__What needs to be done__
Your task is to copy a single run of lines that starts at the line with "Continue the FreeCAD" and stops at the line with "# and rays that", keeping both ends. Copy nothing else.

## begin

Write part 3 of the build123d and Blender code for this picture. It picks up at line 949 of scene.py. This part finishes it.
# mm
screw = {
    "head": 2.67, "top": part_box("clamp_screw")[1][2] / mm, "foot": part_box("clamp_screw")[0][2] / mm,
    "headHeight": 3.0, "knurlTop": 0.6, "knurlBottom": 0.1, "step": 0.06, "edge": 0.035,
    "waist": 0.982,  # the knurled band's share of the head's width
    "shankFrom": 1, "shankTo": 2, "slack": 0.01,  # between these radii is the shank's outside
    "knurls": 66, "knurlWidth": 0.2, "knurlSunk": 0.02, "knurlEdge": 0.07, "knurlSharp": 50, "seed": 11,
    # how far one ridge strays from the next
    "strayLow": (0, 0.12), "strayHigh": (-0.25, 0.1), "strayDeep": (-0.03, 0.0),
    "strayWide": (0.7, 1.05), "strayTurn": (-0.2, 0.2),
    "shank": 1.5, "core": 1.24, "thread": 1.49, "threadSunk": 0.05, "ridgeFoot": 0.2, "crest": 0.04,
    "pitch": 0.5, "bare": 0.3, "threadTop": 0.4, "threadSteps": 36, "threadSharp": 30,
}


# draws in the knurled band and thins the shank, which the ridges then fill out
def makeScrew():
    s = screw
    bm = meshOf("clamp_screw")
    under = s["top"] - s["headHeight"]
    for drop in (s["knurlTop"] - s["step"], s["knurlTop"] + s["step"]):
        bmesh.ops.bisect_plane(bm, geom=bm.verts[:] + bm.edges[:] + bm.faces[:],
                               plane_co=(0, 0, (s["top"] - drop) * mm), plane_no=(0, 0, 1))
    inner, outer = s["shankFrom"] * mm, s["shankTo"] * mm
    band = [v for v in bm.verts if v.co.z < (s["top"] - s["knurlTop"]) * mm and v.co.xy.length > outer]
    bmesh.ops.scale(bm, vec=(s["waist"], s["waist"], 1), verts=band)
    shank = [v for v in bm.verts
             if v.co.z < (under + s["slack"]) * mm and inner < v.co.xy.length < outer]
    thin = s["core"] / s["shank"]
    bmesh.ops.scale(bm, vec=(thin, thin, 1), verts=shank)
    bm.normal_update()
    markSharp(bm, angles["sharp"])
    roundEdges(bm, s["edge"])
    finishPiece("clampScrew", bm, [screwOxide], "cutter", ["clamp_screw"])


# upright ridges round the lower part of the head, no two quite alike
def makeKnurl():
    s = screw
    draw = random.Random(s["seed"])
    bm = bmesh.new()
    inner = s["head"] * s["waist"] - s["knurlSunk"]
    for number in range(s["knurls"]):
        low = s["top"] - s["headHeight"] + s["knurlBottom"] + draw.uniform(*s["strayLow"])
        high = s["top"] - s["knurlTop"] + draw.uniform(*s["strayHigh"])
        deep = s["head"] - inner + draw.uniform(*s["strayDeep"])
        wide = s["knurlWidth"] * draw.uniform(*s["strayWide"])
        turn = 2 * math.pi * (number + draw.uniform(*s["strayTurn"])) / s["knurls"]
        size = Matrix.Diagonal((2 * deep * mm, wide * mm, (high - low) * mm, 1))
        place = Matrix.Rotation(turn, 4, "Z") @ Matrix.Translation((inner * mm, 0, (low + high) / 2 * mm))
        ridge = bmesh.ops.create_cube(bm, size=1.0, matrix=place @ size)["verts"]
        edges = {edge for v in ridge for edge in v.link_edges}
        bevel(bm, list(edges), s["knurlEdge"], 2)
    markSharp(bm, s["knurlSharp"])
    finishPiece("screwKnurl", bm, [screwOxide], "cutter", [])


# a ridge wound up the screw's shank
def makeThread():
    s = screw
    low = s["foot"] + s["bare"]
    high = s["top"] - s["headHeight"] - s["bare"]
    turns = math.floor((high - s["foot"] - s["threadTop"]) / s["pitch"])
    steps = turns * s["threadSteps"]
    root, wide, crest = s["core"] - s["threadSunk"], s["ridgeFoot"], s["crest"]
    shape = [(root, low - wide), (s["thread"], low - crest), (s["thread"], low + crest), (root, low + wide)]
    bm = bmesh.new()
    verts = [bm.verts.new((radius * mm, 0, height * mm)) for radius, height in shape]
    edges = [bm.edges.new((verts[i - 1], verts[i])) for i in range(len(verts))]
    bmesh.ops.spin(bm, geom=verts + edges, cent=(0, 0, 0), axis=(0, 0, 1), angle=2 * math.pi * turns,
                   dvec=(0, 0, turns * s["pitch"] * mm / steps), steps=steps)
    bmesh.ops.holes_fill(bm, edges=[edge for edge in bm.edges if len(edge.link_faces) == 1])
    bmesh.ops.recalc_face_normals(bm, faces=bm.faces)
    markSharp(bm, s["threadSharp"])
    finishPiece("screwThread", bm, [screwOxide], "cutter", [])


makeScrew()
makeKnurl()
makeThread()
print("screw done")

## end
## begin

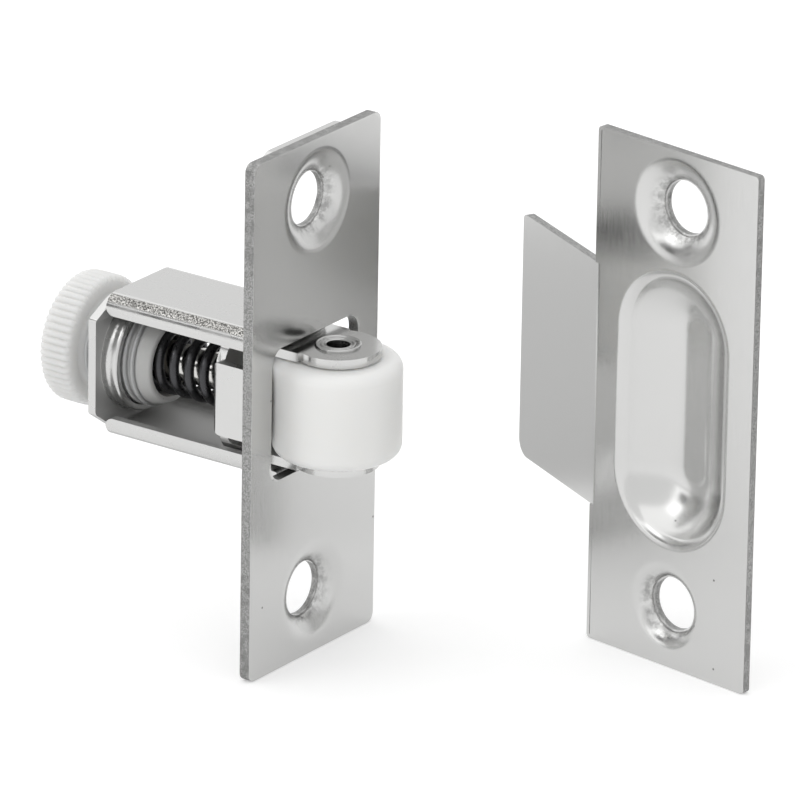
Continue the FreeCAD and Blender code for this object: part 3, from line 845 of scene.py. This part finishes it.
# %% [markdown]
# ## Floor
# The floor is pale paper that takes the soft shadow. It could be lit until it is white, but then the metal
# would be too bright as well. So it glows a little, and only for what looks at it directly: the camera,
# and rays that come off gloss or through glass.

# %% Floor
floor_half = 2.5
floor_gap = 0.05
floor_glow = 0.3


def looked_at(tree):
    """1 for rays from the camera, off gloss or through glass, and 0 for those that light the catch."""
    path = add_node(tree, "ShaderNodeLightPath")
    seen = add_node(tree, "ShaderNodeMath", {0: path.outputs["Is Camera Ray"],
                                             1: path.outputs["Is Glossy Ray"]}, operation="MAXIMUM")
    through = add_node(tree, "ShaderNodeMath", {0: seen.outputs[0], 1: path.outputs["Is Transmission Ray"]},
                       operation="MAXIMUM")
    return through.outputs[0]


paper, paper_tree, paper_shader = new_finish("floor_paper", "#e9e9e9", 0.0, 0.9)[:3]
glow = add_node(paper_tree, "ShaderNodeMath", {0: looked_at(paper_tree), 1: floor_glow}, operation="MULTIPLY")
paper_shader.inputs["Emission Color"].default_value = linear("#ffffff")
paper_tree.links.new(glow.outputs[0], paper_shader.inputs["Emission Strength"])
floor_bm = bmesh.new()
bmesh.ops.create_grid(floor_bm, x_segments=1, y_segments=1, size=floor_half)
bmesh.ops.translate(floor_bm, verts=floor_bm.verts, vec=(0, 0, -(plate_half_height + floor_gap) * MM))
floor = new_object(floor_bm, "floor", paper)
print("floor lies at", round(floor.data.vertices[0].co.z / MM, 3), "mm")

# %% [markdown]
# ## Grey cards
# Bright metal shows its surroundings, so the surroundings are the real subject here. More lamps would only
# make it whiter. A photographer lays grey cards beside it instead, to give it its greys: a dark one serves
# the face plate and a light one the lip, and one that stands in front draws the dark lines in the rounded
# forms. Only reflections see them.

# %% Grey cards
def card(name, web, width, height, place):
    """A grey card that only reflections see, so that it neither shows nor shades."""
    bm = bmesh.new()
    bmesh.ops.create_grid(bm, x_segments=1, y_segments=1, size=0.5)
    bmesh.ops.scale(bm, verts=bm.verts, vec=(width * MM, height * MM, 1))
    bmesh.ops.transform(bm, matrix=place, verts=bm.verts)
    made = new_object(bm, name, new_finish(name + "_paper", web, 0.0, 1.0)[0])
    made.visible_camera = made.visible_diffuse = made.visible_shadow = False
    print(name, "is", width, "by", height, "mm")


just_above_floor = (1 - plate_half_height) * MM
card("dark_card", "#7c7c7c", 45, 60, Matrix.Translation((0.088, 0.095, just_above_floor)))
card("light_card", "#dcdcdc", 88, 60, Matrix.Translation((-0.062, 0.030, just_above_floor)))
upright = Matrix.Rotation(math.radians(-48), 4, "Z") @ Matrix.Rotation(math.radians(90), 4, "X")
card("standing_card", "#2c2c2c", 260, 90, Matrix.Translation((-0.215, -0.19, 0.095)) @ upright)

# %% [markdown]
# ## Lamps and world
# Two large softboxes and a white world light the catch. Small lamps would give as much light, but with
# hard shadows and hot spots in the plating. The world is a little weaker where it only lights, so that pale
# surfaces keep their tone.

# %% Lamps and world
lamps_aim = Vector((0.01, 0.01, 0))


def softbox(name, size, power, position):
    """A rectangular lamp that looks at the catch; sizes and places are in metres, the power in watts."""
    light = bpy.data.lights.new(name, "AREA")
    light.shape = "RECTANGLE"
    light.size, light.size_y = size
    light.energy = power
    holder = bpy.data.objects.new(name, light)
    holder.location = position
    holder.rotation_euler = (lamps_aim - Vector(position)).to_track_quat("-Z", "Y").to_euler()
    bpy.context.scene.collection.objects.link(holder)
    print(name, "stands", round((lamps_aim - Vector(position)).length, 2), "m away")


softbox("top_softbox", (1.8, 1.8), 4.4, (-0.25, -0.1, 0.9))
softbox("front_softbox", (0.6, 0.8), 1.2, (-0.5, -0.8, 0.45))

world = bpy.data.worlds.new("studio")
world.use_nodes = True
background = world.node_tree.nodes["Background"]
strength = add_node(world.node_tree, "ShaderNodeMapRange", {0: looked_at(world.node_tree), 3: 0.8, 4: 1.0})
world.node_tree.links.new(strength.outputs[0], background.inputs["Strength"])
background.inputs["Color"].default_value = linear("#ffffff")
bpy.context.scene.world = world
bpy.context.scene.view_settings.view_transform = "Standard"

## end

__Task answer__
Continue the FreeCAD and Blender code for this object: part 3, from line 845 of scene.py. This part finishes it.
# %% [markdown]
# ## Floor
# The floor is pale paper that takes the soft shadow. It could be lit until it is white, but then the metal
# would be too bright as well. So it glows a little, and only for what looks at it directly: the camera,
# and rays that come off gloss or through glass.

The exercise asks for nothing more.